===== Given information =====

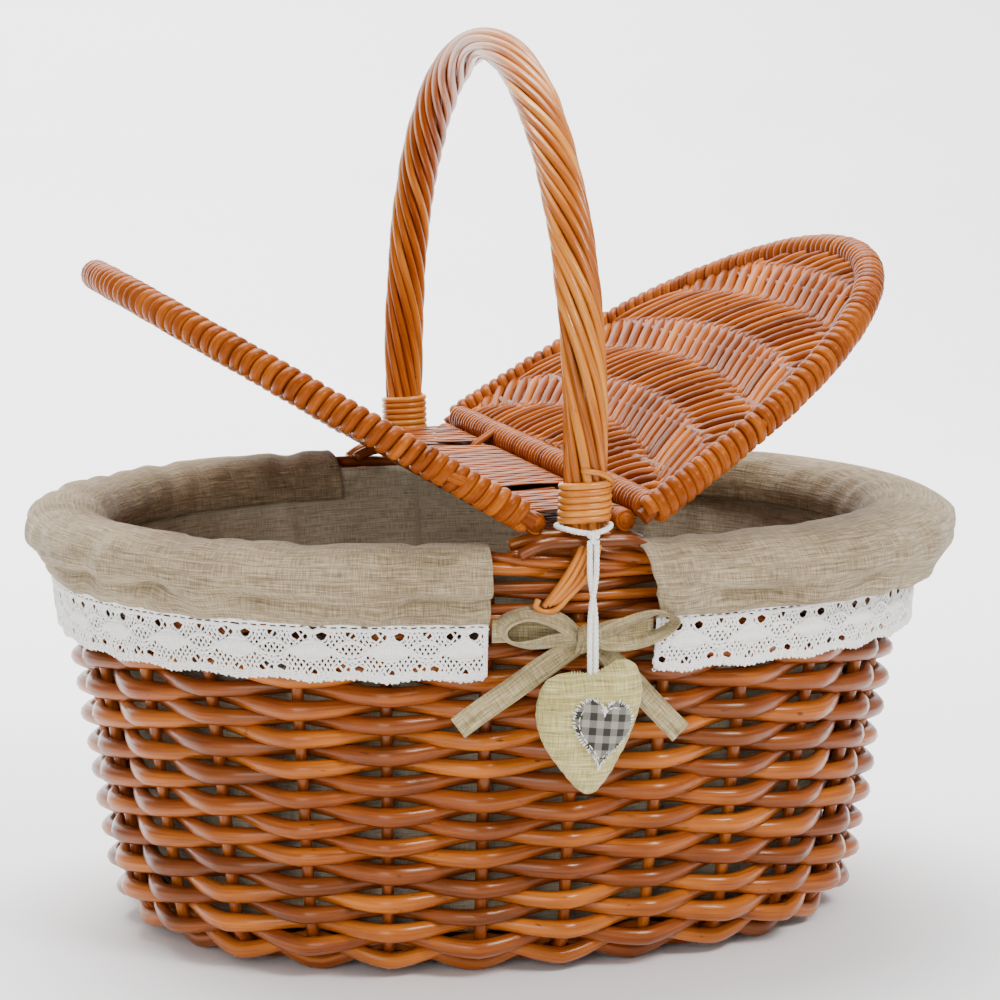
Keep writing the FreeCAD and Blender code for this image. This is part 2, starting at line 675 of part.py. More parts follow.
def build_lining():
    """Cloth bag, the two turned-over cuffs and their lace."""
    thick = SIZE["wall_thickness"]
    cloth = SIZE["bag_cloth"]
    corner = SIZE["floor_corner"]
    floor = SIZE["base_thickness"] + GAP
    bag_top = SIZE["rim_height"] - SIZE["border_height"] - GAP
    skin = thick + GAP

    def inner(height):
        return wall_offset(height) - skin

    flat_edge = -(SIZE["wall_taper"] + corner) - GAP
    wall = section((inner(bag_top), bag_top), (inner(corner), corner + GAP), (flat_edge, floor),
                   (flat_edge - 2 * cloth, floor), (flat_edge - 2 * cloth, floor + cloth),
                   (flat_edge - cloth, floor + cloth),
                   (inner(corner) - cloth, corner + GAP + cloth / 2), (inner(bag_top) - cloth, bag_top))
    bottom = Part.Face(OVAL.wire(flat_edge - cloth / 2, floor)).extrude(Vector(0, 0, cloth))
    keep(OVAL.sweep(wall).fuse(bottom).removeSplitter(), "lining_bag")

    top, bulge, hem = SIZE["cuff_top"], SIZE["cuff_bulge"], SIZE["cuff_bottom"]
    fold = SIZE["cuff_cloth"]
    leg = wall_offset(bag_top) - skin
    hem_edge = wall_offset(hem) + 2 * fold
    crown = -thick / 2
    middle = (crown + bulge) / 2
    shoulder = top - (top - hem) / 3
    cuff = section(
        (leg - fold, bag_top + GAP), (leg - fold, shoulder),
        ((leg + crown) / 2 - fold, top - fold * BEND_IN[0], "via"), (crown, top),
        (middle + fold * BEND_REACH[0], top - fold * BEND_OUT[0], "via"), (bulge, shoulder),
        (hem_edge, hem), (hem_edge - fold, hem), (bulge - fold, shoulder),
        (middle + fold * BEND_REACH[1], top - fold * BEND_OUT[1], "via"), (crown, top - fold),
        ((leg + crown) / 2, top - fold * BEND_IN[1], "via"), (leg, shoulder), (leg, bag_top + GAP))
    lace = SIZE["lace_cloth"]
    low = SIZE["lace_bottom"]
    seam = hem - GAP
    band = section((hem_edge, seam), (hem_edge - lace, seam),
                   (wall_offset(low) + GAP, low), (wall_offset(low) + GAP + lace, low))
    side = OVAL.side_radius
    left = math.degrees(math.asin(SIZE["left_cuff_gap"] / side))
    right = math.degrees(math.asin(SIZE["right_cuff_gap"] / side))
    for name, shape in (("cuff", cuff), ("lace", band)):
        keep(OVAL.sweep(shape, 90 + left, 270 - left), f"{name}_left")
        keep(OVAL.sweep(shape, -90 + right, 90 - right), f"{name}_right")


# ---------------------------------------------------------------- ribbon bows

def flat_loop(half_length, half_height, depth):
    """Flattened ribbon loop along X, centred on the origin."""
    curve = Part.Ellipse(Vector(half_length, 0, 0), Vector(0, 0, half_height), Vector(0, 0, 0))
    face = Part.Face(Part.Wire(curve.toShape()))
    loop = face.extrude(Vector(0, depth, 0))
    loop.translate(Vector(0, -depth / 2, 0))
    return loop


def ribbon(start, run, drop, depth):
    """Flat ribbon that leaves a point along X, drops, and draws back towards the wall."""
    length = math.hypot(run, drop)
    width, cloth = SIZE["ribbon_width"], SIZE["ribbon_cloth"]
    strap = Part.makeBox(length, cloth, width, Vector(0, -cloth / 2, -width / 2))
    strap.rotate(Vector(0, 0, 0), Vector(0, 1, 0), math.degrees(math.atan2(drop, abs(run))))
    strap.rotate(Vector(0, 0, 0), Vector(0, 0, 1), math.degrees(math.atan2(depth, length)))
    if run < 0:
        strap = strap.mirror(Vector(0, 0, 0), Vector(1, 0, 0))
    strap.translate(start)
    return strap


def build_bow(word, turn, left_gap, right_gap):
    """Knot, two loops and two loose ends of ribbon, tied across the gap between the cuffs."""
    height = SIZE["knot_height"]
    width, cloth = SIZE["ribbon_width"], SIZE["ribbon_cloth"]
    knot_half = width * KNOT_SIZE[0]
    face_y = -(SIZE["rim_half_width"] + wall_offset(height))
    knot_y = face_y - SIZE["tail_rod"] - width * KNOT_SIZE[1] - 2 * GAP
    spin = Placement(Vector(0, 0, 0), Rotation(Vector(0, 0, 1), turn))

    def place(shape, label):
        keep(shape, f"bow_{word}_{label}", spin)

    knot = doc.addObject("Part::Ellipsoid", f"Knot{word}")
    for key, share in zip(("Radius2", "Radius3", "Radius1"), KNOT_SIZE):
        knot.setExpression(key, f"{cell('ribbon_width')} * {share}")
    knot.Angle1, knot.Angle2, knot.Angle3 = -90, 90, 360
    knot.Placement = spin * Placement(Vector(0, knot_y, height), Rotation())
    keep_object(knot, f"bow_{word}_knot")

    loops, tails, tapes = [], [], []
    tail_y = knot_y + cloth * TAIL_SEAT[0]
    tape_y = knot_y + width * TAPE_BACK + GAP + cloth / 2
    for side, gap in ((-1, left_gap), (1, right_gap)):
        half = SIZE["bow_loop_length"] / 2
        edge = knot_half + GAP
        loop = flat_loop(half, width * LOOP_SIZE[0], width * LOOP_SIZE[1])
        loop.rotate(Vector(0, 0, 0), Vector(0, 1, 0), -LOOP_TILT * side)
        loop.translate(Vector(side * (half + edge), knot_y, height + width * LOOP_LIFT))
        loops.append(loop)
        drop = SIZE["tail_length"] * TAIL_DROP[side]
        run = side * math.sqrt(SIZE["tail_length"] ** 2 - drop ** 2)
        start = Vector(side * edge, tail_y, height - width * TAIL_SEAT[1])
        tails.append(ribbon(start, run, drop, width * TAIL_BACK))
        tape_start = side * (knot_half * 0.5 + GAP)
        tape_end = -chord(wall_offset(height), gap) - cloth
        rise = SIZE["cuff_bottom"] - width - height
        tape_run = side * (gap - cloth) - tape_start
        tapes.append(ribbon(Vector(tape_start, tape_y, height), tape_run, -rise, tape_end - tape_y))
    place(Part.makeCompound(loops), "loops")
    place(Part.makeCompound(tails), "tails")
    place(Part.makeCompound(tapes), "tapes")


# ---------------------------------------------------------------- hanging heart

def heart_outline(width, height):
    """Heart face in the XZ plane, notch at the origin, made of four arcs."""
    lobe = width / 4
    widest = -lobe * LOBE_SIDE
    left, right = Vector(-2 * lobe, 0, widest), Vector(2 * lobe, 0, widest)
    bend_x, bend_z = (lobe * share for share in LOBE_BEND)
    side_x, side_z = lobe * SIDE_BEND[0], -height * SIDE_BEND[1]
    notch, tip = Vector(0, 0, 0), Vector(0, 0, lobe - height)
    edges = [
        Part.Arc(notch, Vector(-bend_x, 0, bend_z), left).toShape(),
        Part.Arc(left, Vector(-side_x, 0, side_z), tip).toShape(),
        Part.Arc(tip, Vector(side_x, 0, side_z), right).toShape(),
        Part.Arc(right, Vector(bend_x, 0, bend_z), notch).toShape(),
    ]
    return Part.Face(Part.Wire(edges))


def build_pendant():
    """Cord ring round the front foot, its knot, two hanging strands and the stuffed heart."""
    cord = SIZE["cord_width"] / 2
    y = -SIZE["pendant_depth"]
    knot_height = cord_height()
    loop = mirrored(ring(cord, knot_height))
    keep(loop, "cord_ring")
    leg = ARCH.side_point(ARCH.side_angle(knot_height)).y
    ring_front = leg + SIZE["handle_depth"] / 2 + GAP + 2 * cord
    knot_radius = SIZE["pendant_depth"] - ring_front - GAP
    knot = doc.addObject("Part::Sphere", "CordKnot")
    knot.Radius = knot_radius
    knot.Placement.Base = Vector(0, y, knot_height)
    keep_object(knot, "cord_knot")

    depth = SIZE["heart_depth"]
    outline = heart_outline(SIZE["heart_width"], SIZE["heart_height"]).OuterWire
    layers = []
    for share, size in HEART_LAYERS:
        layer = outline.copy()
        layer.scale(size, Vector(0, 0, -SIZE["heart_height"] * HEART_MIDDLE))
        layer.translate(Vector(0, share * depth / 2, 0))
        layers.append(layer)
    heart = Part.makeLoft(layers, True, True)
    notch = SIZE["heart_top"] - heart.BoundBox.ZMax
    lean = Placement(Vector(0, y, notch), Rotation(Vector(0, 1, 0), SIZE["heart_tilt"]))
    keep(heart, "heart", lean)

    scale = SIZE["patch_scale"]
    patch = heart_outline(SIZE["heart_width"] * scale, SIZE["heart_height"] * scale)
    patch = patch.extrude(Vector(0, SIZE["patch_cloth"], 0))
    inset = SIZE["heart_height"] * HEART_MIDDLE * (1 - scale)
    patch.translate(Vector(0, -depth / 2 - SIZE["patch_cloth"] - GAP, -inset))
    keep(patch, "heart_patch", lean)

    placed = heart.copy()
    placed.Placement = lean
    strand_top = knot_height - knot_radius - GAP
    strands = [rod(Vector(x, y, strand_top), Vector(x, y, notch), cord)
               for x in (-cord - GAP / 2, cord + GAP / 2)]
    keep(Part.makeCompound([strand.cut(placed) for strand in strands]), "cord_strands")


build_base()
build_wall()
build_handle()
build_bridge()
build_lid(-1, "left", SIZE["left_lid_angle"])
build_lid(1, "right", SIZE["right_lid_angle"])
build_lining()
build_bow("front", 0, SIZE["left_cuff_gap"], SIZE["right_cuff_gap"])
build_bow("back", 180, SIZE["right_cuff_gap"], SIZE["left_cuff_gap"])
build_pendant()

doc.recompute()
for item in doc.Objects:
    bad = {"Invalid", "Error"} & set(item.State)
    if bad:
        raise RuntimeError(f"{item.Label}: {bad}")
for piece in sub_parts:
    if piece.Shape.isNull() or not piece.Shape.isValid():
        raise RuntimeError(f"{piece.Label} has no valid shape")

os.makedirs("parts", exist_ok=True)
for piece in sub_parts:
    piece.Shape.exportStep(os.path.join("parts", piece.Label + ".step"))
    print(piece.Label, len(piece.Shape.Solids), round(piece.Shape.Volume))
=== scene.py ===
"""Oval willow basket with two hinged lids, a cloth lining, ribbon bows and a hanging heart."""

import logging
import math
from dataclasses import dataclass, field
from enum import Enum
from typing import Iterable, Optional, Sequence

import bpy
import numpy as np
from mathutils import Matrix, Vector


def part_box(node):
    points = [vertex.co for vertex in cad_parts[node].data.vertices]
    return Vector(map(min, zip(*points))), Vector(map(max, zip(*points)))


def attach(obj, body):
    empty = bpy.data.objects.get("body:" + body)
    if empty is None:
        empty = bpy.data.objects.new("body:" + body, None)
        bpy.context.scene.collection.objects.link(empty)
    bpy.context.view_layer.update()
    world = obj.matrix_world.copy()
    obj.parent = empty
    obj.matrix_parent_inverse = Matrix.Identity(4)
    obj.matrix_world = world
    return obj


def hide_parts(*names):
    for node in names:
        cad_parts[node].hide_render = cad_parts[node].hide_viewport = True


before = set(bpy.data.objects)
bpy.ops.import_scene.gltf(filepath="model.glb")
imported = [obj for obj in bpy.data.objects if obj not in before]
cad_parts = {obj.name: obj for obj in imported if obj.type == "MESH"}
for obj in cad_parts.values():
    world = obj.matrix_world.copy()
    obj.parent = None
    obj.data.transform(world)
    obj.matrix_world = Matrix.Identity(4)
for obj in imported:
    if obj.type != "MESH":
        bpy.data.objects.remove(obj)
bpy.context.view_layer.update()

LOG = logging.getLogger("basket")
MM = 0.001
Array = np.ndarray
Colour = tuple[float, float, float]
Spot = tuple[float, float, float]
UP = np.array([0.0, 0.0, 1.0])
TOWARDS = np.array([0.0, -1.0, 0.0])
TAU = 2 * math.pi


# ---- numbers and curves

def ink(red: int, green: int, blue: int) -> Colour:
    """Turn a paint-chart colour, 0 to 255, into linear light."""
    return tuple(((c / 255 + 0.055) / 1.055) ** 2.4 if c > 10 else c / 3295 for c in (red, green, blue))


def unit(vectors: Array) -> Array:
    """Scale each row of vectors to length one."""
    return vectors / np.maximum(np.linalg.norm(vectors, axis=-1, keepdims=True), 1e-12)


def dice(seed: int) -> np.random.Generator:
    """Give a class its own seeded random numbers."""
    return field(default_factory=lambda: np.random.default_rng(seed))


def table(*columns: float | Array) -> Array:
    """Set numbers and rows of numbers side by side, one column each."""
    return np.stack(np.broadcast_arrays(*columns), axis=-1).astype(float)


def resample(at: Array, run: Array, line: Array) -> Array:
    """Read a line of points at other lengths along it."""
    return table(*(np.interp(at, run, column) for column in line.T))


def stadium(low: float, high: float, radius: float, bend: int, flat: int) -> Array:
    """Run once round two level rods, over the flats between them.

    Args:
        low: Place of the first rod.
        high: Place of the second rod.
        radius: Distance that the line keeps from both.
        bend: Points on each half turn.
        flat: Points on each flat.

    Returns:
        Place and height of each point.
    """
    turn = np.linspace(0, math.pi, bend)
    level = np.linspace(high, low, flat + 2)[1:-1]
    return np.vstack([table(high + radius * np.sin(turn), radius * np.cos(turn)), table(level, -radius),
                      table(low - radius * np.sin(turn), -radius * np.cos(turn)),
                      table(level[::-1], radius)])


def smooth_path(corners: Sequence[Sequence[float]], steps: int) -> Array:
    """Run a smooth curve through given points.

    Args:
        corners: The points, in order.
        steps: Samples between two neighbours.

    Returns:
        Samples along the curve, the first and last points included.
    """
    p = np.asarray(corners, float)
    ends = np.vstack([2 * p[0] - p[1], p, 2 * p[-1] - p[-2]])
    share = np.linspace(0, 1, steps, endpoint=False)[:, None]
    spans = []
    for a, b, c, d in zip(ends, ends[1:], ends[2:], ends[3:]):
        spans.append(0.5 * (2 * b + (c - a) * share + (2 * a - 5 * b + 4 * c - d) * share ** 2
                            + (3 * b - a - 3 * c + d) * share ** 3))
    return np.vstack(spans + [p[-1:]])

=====

■ Directive ■
Exactly as written, quote the lines from the one that has "doc.recompute()" down to the one that has "from mathutils import Matrix, Vector", and include both.

■ Finished exercise ■
doc.recompute()
for item in doc.Objects:
    bad = {"Invalid", "Error"} & set(item.State)
    if bad:
        raise RuntimeError(f"{item.Label}: {bad}")
for piece in sub_parts:
    if piece.Shape.isNull() or not piece.Shape.isValid():
        raise RuntimeError(f"{piece.Label} has no valid shape")

os.makedirs("parts", exist_ok=True)
for piece in sub_parts:
    piece.Shape.exportStep(os.path.join("parts", piece.Label + ".step"))
    print(piece.Label, len(piece.Shape.Solids), round(piece.Shape.Volume))
=== scene.py ===
"""Oval willow basket with two hinged lids, a cloth lining, ribbon bows and a hanging heart."""

import logging
import math
from dataclasses import dataclass, field
from enum import Enum
from typing import Iterable, Optional, Sequence

import bpy
import numpy as np
from mathutils import Matrix, Vector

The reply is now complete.